Mumbai: Confusion over Mohammed Ali Road caused uproar again
BMC to verify after whom is Mohammed Ali Road named - a poet-journalist and Khilafat movement leader Maulana Mohammed Ali Jauhar (1873-1931) or the famous 19th-century philanthropist Nakhuda Mohammed Ali Rogay.
Mohammed Ali Road, in South Mumbai, is famous for its food during Ramzan, is known for its chaotic food stalls and lanes. But now it has stirred a different confusion and chaos altogether. The BMC has been asked to clear the confusion and come up with an answer about which Mohammed Ali out of two— Nakhuda Mohammed Ali Roghe or Maulana Mohammed Ali Jauhar -- the road is named after.
This being an old issue has surfaced again, when a group of Urdu writers met Congress MLA Amin Patel to get BMC to verify after whom is Mohammed Ali Road named - a poet-journalist and Khilafat movement leader Maulana Mohammed Ali Jauhar (1873-1931) or the famous 19th-century philanthropist Nakhuda Mohammed Ali Rogay.
“I have asked BMC to check records and end the confusion. We want to develop the stretch as a cultural hub,” said Patel, Congress MLA who was responsible to beautify the Mohammed Ali Jauhar Chowk on the road with LED lights. “We are checking records and will soon find out which Mohammed Ali this road was named after,” said Prakash Jakate, municipal secretary.
According to the TOI, Saeed Hameed, an Urdu writer-journalist part of the delegation that met Patel, said: "The confusion should be removed." Scholar Zaheer Ali objected to speculation that the road was named after Jauhar as in his recent book on Khilafat, he wrote that the road is “named after Nakhuda Mohammed Ali Rogay who immensely contributed to the city.”
Ali said, “How the British could have allowed it to be named after Jauhar, who opposed imperialism?” to which Abdus Sattar Dalvi, Urdu scholar Prof as a part of his research for his book on the socio-cultural history of Mumbai’s Muslims, concluded Jauhar it was.
Jauhar, in his last speech at the Round Table Conference in London, said: “I would even prefer to die in a foreign country, so long as it is a free country; and if you do not give us freedom in India you will have to give me a grave here.” In 1391, after his death, his body was sent to Jerusalem and buried near the Masjid e Aqsa.

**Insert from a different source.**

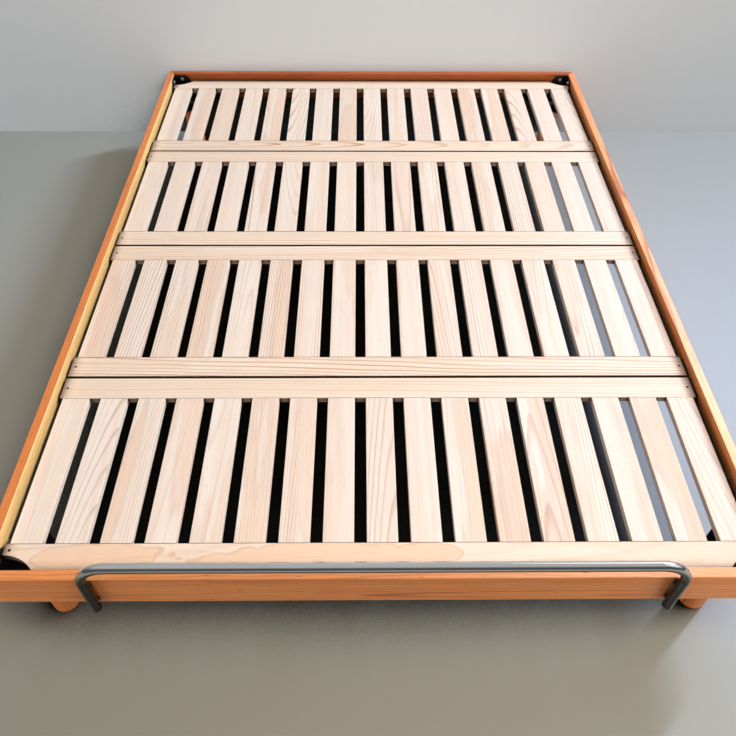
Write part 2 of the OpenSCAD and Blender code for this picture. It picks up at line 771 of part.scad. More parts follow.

Abdus Sattar Dalvi said, “Two corporators in the pre-Independence era, A R Dimtimker and A L Curtey, demanded that Sydenham Road to be renamed after Jauhar as the Khilafat movement was headquartered in the city. Sydenham Road was thus divided into two parts.”
Crawford Market to Minara Masjid near Bhendi Bazaar, the stretch was renamed as Mohammed Ali Road, without the 'Maulana' at the beginning and 'Jauhar' at the end, and the stretch from Minara Masjid to JJ Circle was renamed as Ibrahim Rahmatullah Road.
The two groups are now awaiting the BMC’s reply regarding the name confusion of Mohammed Ali road.